▸ **WHAT THIS TASK INVOLVES**: Strip the pictures and reproduce the rest of the listing exactly.

Data extracted from a collection

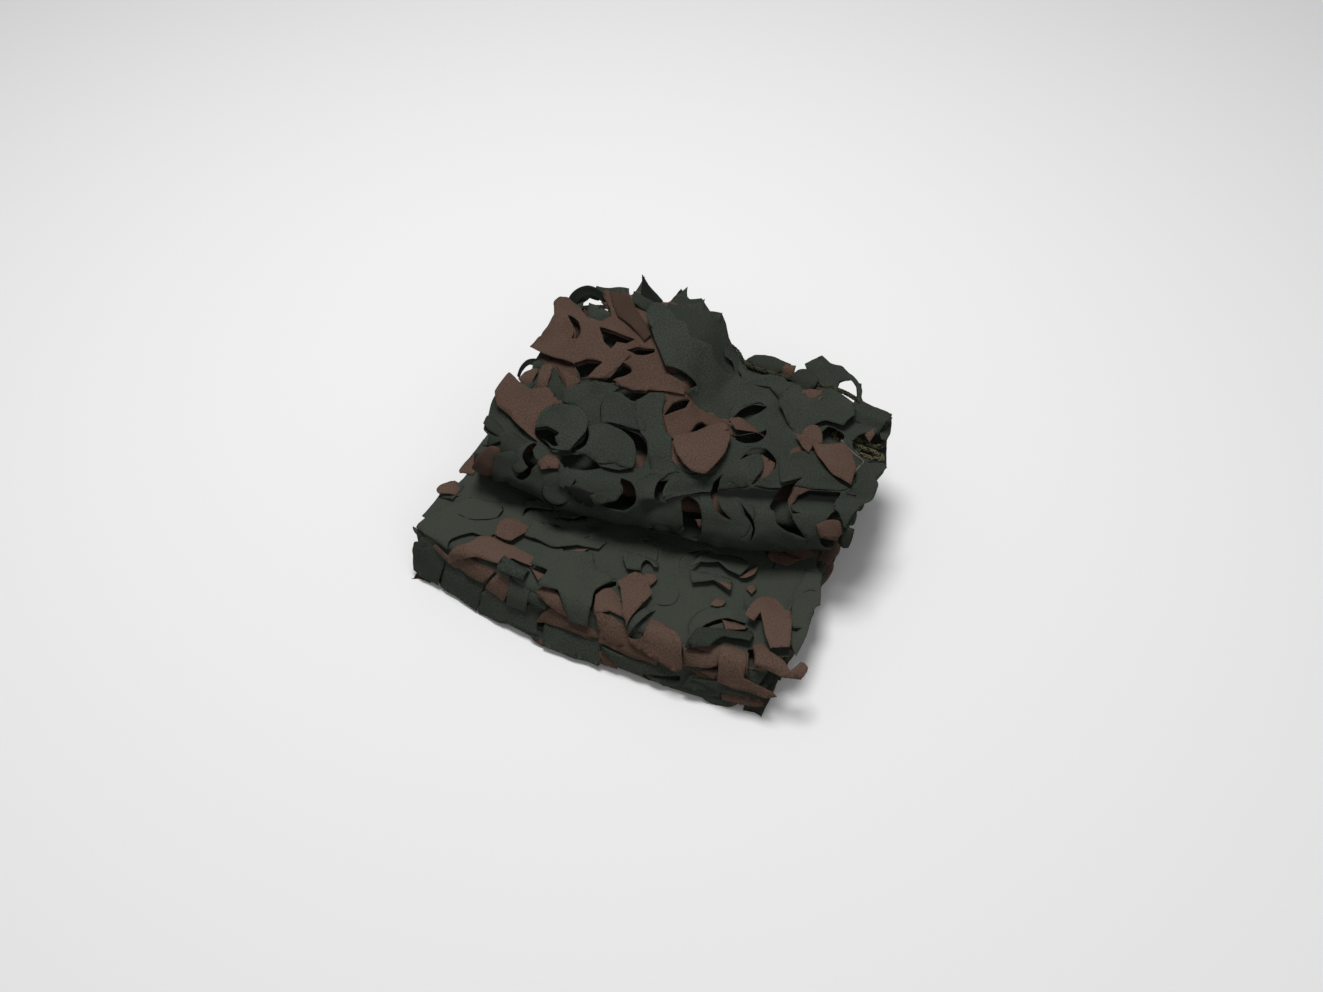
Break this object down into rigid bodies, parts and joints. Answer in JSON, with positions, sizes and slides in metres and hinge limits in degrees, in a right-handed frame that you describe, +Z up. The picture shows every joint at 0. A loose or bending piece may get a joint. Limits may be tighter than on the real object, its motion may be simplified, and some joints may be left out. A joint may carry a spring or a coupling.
{
  "type": "camouflage net, folded",
  "caption": "Folded camouflage net: leaf-cut cloth laid back and forth in layers, with its edge cord showing at the back.",
  "frame": {"origin": "bottom centre of the folded net's box, on the surface that it lies on", "axes": "+X to the right along the folds, +Y to the back, +Z up; the stepped folds and the roll face the front, -Y"},
  "size_m": [0.4166, 0.3992, 0.162],
  "materials": {
    "net_cloth": "matt coated nylon, dark green with brown patches",
    "cord_braid": "olive and black braid",
    "string": "pale twine"
  },
  "bodies": {
    "root": {"net": "net_cloth", "edge_cord": "cord_braid", "string_end": "string"}
  },
  "joints": []
}
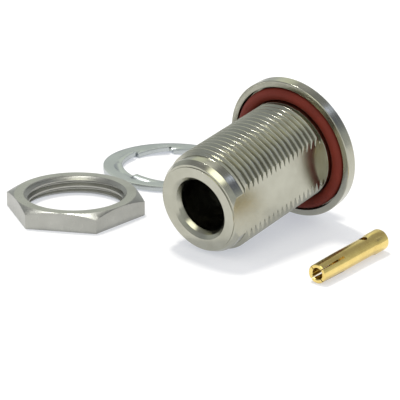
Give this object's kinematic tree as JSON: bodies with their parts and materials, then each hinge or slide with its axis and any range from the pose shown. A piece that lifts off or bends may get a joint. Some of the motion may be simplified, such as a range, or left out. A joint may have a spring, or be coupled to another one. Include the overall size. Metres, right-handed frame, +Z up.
{
  "type": "n type connector",
  "caption": "Threaded bulkhead coaxial jack for semi-rigid cable with flatted barrel, sealing ring, hex nut, toothed lock washer and slotted centre contact, laid out in pieces.",
  "frame": {"origin": "on the surface that the kit lies on, under the middle of the kit's outer box", "axes": "+Z up; +X to the right and +Y to the back of the laid out kit; the open end of the jack points to the front left"},
  "size_m": [0.0578, 0.06, 0.0223],
  "materials": {
    "nickel": "turned and plated, satin",
    "rubber": "silicone rubber, satin",
    "ptfe": "machined, matte",
    "gold": "gold plated, polished",
    "nut_metal": "plated, satin",
    "washer_metal": "stamped and plated, satin"
  },
  "bodies": {
    "root": {"connector_body": "nickel", "sealing_ring": "rubber", "insulator": "ptfe", "centre_contact": "gold", "hex_nut": "nut_metal", "lock_washer": "washer_metal"}
  },
  "joints": []
}
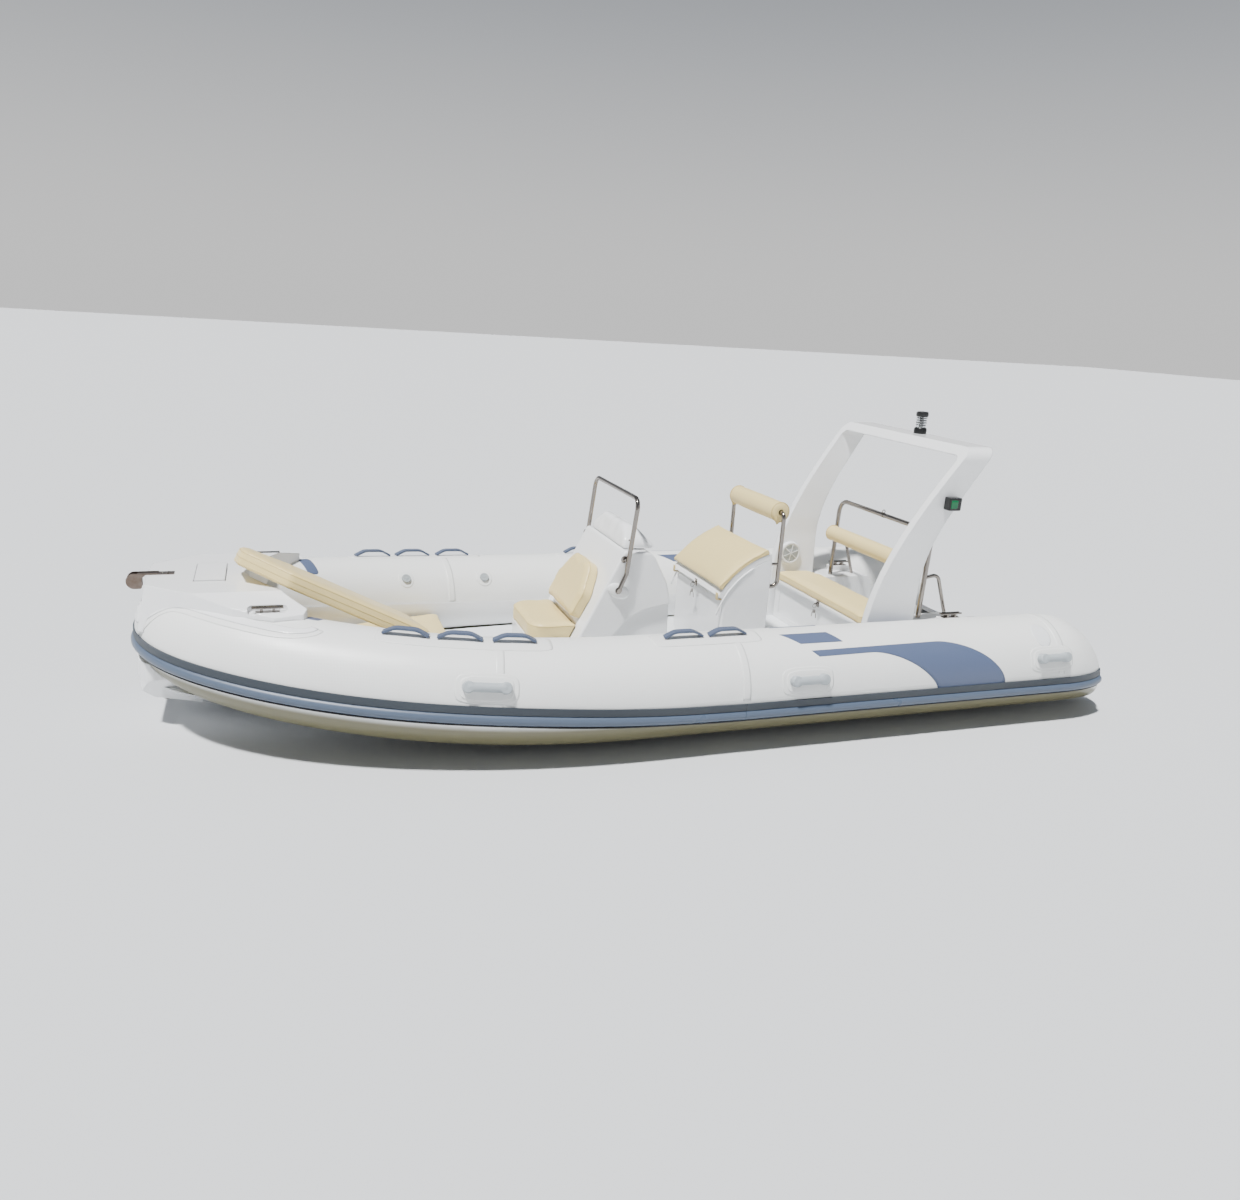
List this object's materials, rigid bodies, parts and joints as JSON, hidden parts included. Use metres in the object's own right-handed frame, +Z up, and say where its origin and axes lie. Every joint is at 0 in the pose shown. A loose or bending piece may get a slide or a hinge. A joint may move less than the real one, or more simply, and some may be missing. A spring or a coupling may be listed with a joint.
{
  "type": "rigid inflatable motorboat",
  "caption": "Rigid inflatable motorboat with console, helm seat, stern bench, cushions and rear arch; opening lids, steering wheel and bow roller move.",
  "frame": {"origin": "on the centreline at the waterline, between the tapered stern ends of the air collar", "axes": "+X to the bow, +Y to port, +Z up"},
  "size_m": [5.972, 2.5758, 2.1318],
  "materials": {
    "gelcoat": "glossy",
    "tube_fabric": "satin",
    "rub_rubber": "satin",
    "grip_plastic": "matte",
    "stainless": "polished",
    "black_plastic": "satin",
    "seat_vinyl": "satin"
  },
  "bodies": {
    "boat": {"hull": "gelcoat", "transom": "gelcoat", "cockpit_sole": "gelcoat", "side_liner": "gelcoat", "engine_well": "gelcoat", "quarter_boxes": "gelcoat", "collar_port": "tube_fabric", "collar_starboard": "tube_fabric", "collar_bow": "tube_fabric", "rub_band": "rub_rubber", "rub_bead": "rub_rubber", "bow_deck": "gelcoat", "bow_roller_bracket": "stainless", "bow_cleats": "stainless", "stern_cleats": "stainless", "tow_eye": "stainless", "bow_platform": "gelcoat", "bow_cushion_aft": "seat_vinyl", "bow_cushion_forward": "seat_vinyl", "bow_loose_cushion": "seat_vinyl", "console": "gelcoat", "dash_cowl": "gelcoat", "console_rail": "stainless", "front_seat_base": "gelcoat", "front_seat_cushion": "seat_vinyl", "front_seat_backrest": "seat_vinyl", "helm_shaft": "stainless", "throttle_control": "black_plastic", "helm_seat_base": "gelcoat", "helm_backrest_frame": "stainless", "helm_backrest_bolster": "seat_vinyl", "bench_base": "gelcoat", "stern_hoop": "stainless", "bench_backrest_bolster": "seat_vinyl", "arch": "gelcoat", "side_lights": "black_plastic", "top_light": "black_plastic", "arch_speakers": "grip_plastic", "carry_handles": "rub_rubber", "grab_handles": "grip_plastic", "inflation_valves": "grip_plastic"},
    "locker_lid": {"anchor_locker_lid": "gelcoat"},
    "roller": {"bow_roller_wheel": "black_plastic"},
    "helm_wheel": {"steering_wheel": "black_plastic"},
    "seat_lid": {"helm_seat_lid": "gelcoat", "helm_seat_cushion": "seat_vinyl"},
    "bench_seat": {"bench_lid": "gelcoat", "bench_cushion": "seat_vinyl"}
  },
  "joints": [
    {"name": "anchor_lid_hinge", "type": "hinge", "parent": "boat", "child": "locker_lid", "pos_m": [5.45, 0, 0.826], "axis": [0, 1, 0], "range_deg": [0, 95]},
    {"name": "bow_roller_spin", "type": "hinge", "parent": "boat", "child": "roller", "pos_m": [5.761, 0, 0.785], "axis": [0, 1, 0], "continuous": true},
    {"name": "steering_turn", "type": "hinge", "parent": "boat", "child": "helm_wheel", "pos_m": [2.69, 0, 0.7], "axis": [-0.9165, 0, 0.4], "range_deg": [-540, 540]},
    {"name": "helm_seat_hinge", "type": "hinge", "parent": "boat", "child": "seat_lid", "pos_m": [2.036, 0, 0.912], "axis": [0, -1, 0], "range_deg": [0, 50]},
    {"name": "bench_hinge", "type": "hinge", "parent": "boat", "child": "bench_seat", "pos_m": [1.125, 0, 0.481], "axis": [0, -1, 0], "range_deg": [0, 60]}
  ]
}
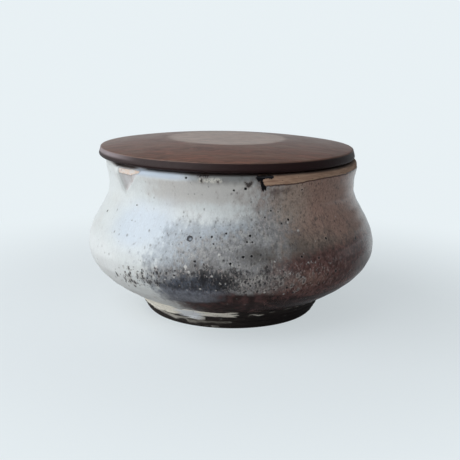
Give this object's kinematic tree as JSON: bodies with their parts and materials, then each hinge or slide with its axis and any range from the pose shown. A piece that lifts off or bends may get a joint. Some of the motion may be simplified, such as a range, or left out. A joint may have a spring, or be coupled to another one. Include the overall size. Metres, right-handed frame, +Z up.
{
  "type": "lidded pot",
  "caption": "Round-bellied stoneware pot with a drawn-in neck, a pulled pouring lip and a turned wooden lid that lifts off; holds dry food, salt or tea.",
  "frame": {"origin": "centre of the foot ring where it stands on the table", "axes": "+Z up along the axis that the pot was thrown on, -X towards the pouring lip"},
  "size_m": [0.1226, 0.1226, 0.0735],
  "materials": {
    "glazed_stoneware": "ash glaze, satin, cream to slate grey, bare clay at the foot",
    "walnut": "dark oiled walnut, fine straight grain"
  },
  "bodies": {
    "pot": {"pot_body": "glazed_stoneware"},
    "lid": {"wooden_lid": "walnut"}
  },
  "joints": [
    {"name": "lid_lift", "type": "slide", "parent": "pot", "child": "lid", "axis": [0, 0, 1], "range_m": [0, 0.12]}
  ]
}
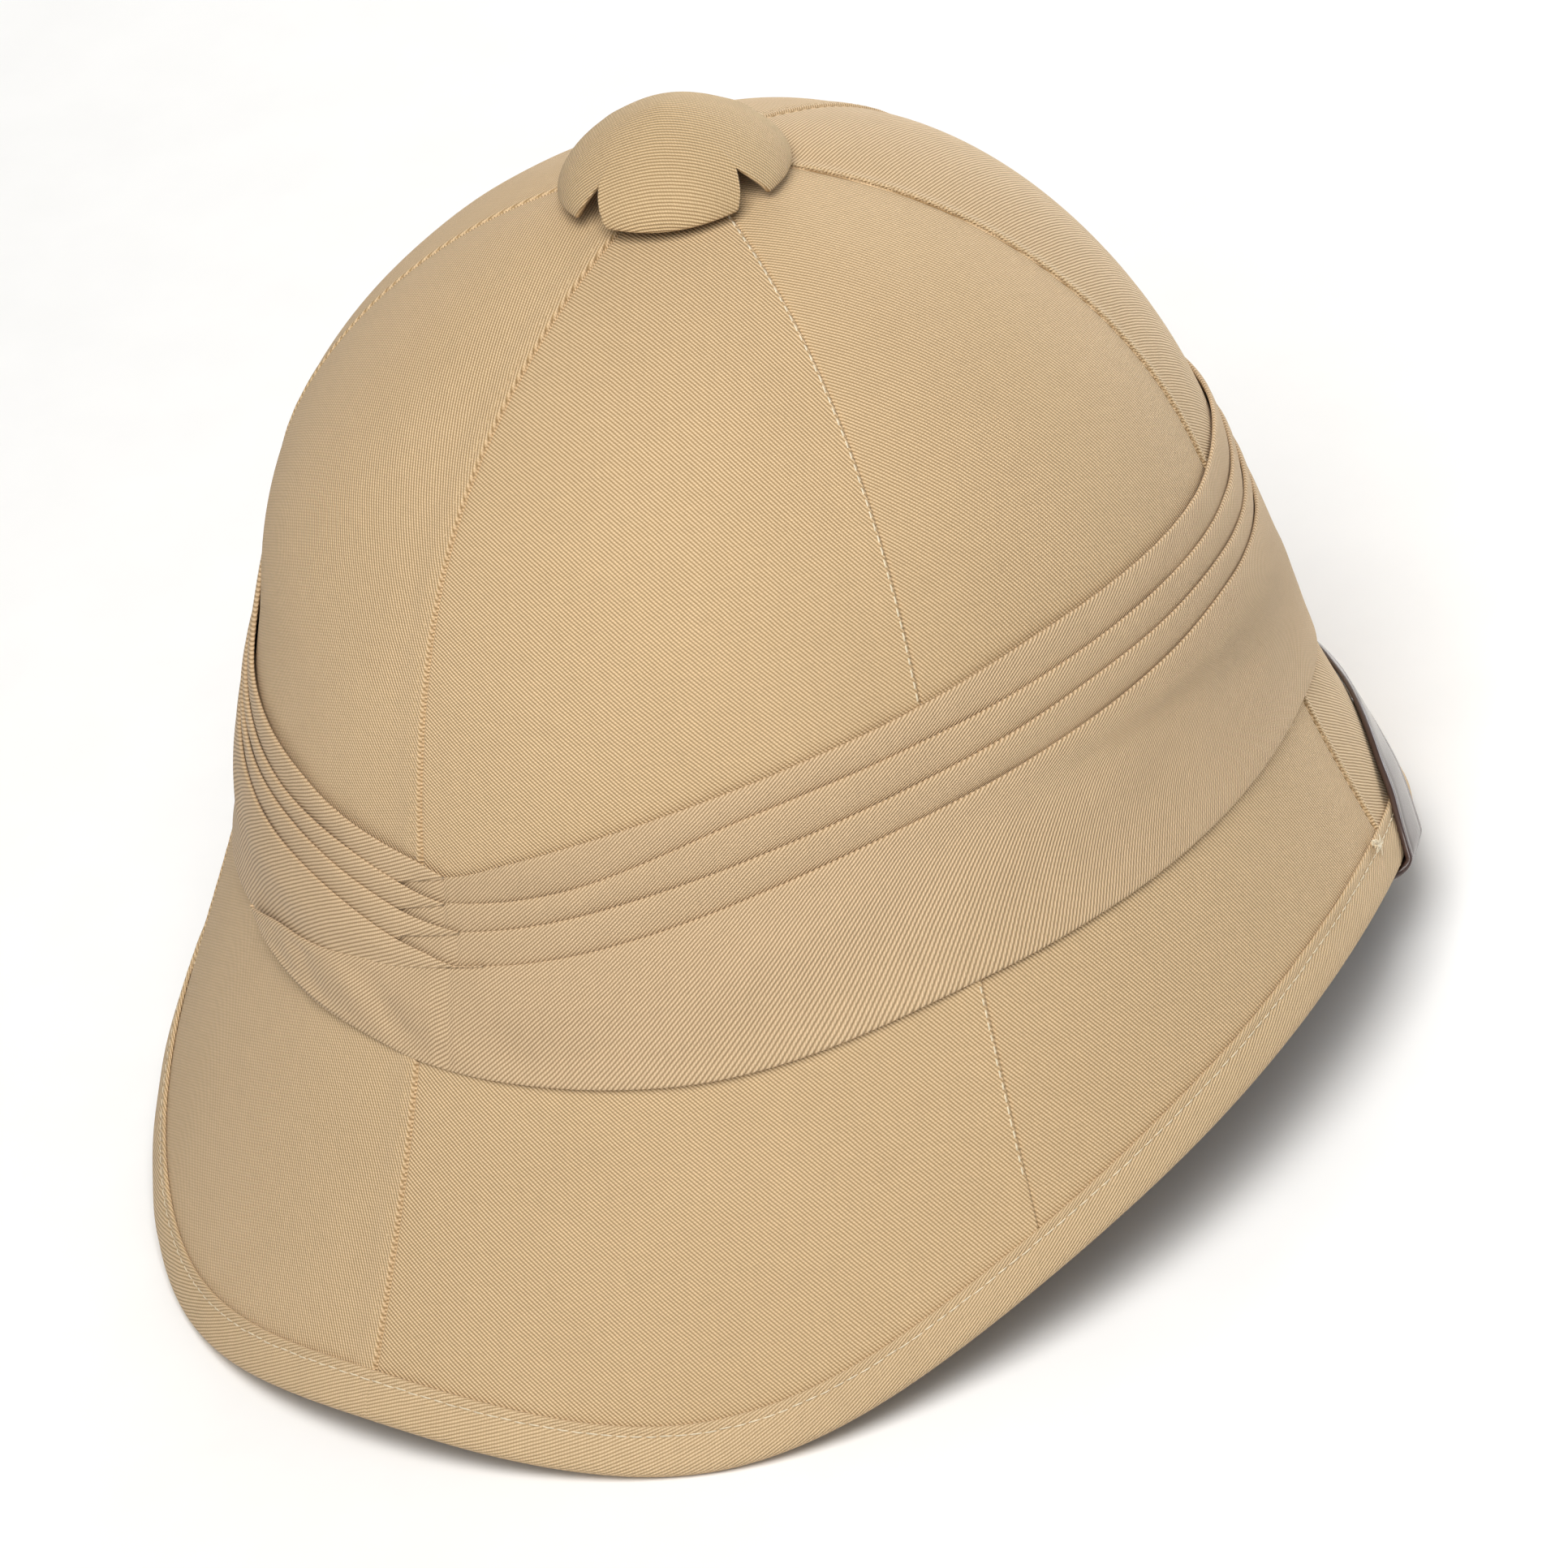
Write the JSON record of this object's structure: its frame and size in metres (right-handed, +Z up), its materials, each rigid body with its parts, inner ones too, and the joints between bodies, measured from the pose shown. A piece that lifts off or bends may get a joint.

▸ **RESPONSE**:
Break this object down into rigid bodies, parts and joints. Answer in JSON, with positions, sizes and slides in metres and hinge limits in degrees, in a right-handed frame that you describe, +Z up. The picture shows every joint at 0. A loose or bending piece may get a joint. Limits may be tighter than on the real object, its motion may be simplified, and some joints may be left out. A joint may carry a spring or a coupling.
{
  "type": "camouflage net, folded",
  "caption": "Folded camouflage net: leaf-cut cloth laid back and forth in layers, with its edge cord showing at the back.",
  "frame": {"origin": "bottom centre of the folded net's box, on the surface that it lies on", "axes": "+X to the right along the folds, +Y to the back, +Z up; the stepped folds and the roll face the front, -Y"},
  "size_m": [0.4166, 0.3992, 0.162],
  "materials": {
    "net_cloth": "matt coated nylon, dark green with brown patches",
    "cord_braid": "olive and black braid",
    "string": "pale twine"
  },
  "bodies": {
    "root": {"net": "net_cloth", "edge_cord": "cord_braid", "string_end": "string"}
  },
  "joints": []
}
Give this object's kinematic tree as JSON: bodies with their parts and materials, then each hinge or slide with its axis and any range from the pose shown. A piece that lifts off or bends may get a joint. Some of the motion may be simplified, such as a range, or left out. A joint may have a spring, or be coupled to another one. Include the overall size. Metres, right-handed frame, +Z up.
{
  "type": "n type connector",
  "caption": "Threaded bulkhead coaxial jack for semi-rigid cable with flatted barrel, sealing ring, hex nut, toothed lock washer and slotted centre contact, laid out in pieces.",
  "frame": {"origin": "on the surface that the kit lies on, under the middle of the kit's outer box", "axes": "+Z up; +X to the right and +Y to the back of the laid out kit; the open end of the jack points to the front left"},
  "size_m": [0.0578, 0.06, 0.0223],
  "materials": {
    "nickel": "turned and plated, satin",
    "rubber": "silicone rubber, satin",
    "ptfe": "machined, matte",
    "gold": "gold plated, polished",
    "nut_metal": "plated, satin",
    "washer_metal": "stamped and plated, satin"
  },
  "bodies": {
    "root": {"connector_body": "nickel", "sealing_ring": "rubber", "insulator": "ptfe", "centre_contact": "gold", "hex_nut": "nut_metal", "lock_washer": "washer_metal"}
  },
  "joints": []
}
List this object's materials, rigid bodies, parts and joints as JSON, hidden parts included. Use metres in the object's own right-handed frame, +Z up, and say where its origin and axes lie. Every joint is at 0 in the pose shown. A loose or bending piece may get a slide or a hinge. A joint may move less than the real one, or more simply, and some may be missing. A spring or a coupling may be listed with a joint.
{
  "type": "rigid inflatable motorboat",
  "caption": "Rigid inflatable motorboat with console, helm seat, stern bench, cushions and rear arch; opening lids, steering wheel and bow roller move.",
  "frame": {"origin": "on the centreline at the waterline, between the tapered stern ends of the air collar", "axes": "+X to the bow, +Y to port, +Z up"},
  "size_m": [5.972, 2.5758, 2.1318],
  "materials": {
    "gelcoat": "glossy",
    "tube_fabric": "satin",
    "rub_rubber": "satin",
    "grip_plastic": "matte",
    "stainless": "polished",
    "black_plastic": "satin",
    "seat_vinyl": "satin"
  },
  "bodies": {
    "boat": {"hull": "gelcoat", "transom": "gelcoat", "cockpit_sole": "gelcoat", "side_liner": "gelcoat", "engine_well": "gelcoat", "quarter_boxes": "gelcoat", "collar_port": "tube_fabric", "collar_starboard": "tube_fabric", "collar_bow": "tube_fabric", "rub_band": "rub_rubber", "rub_bead": "rub_rubber", "bow_deck": "gelcoat", "bow_roller_bracket": "stainless", "bow_cleats": "stainless", "stern_cleats": "stainless", "tow_eye": "stainless", "bow_platform": "gelcoat", "bow_cushion_aft": "seat_vinyl", "bow_cushion_forward": "seat_vinyl", "bow_loose_cushion": "seat_vinyl", "console": "gelcoat", "dash_cowl": "gelcoat", "console_rail": "stainless", "front_seat_base": "gelcoat", "front_seat_cushion": "seat_vinyl", "front_seat_backrest": "seat_vinyl", "helm_shaft": "stainless", "throttle_control": "black_plastic", "helm_seat_base": "gelcoat", "helm_backrest_frame": "stainless", "helm_backrest_bolster": "seat_vinyl", "bench_base": "gelcoat", "stern_hoop": "stainless", "bench_backrest_bolster": "seat_vinyl", "arch": "gelcoat", "side_lights": "black_plastic", "top_light": "black_plastic", "arch_speakers": "grip_plastic", "carry_handles": "rub_rubber", "grab_handles": "grip_plastic", "inflation_valves": "grip_plastic"},
    "locker_lid": {"anchor_locker_lid": "gelcoat"},
    "roller": {"bow_roller_wheel": "black_plastic"},
    "helm_wheel": {"steering_wheel": "black_plastic"},
    "seat_lid": {"helm_seat_lid": "gelcoat", "helm_seat_cushion": "seat_vinyl"},
    "bench_seat": {"bench_lid": "gelcoat", "bench_cushion": "seat_vinyl"}
  },
  "joints": [
    {"name": "anchor_lid_hinge", "type": "hinge", "parent": "boat", "child": "locker_lid", "pos_m": [5.45, 0, 0.826], "axis": [0, 1, 0], "range_deg": [0, 95]},
    {"name": "bow_roller_spin", "type": "hinge", "parent": "boat", "child": "roller", "pos_m": [5.761, 0, 0.785], "axis": [0, 1, 0], "continuous": true},
    {"name": "steering_turn", "type": "hinge", "parent": "boat", "child": "helm_wheel", "pos_m": [2.69, 0, 0.7], "axis": [-0.9165, 0, 0.4], "range_deg": [-540, 540]},
    {"name": "helm_seat_hinge", "type": "hinge", "parent": "boat", "child": "seat_lid", "pos_m": [2.036, 0, 0.912], "axis": [0, -1, 0], "range_deg": [0, 50]},
    {"name": "bench_hinge", "type": "hinge", "parent": "boat", "child": "bench_seat", "pos_m": [1.125, 0, 0.481], "axis": [0, -1, 0], "range_deg": [0, 60]}
  ]
}
Give this object's kinematic tree as JSON: bodies with their parts and materials, then each hinge or slide with its axis and any range from the pose shown. A piece that lifts off or bends may get a joint. Some of the motion may be simplified, such as a range, or left out. A joint may have a spring, or be coupled to another one. Include the overall size. Metres, right-handed frame, +Z up.
{
  "type": "lidded pot",
  "caption": "Round-bellied stoneware pot with a drawn-in neck, a pulled pouring lip and a turned wooden lid that lifts off; holds dry food, salt or tea.",
  "frame": {"origin": "centre of the foot ring where it stands on the table", "axes": "+Z up along the axis that the pot was thrown on, -X towards the pouring lip"},
  "size_m": [0.1226, 0.1226, 0.0735],
  "materials": {
    "glazed_stoneware": "ash glaze, satin, cream to slate grey, bare clay at the foot",
    "walnut": "dark oiled walnut, fine straight grain"
  },
  "bodies": {
    "pot": {"pot_body": "glazed_stoneware"},
    "lid": {"wooden_lid": "walnut"}
  },
  "joints": [
    {"name": "lid_lift", "type": "slide", "parent": "pot", "child": "lid", "axis": [0, 0, 1], "range_m": [0, 0.12]}
  ]
}
Write the JSON record of this object's structure: its frame and size in metres (right-handed, +Z up), its materials, each rigid body with its parts, inner ones too, and the joints between bodies, measured from the pose shown. A piece that lifts off or bends may get a joint.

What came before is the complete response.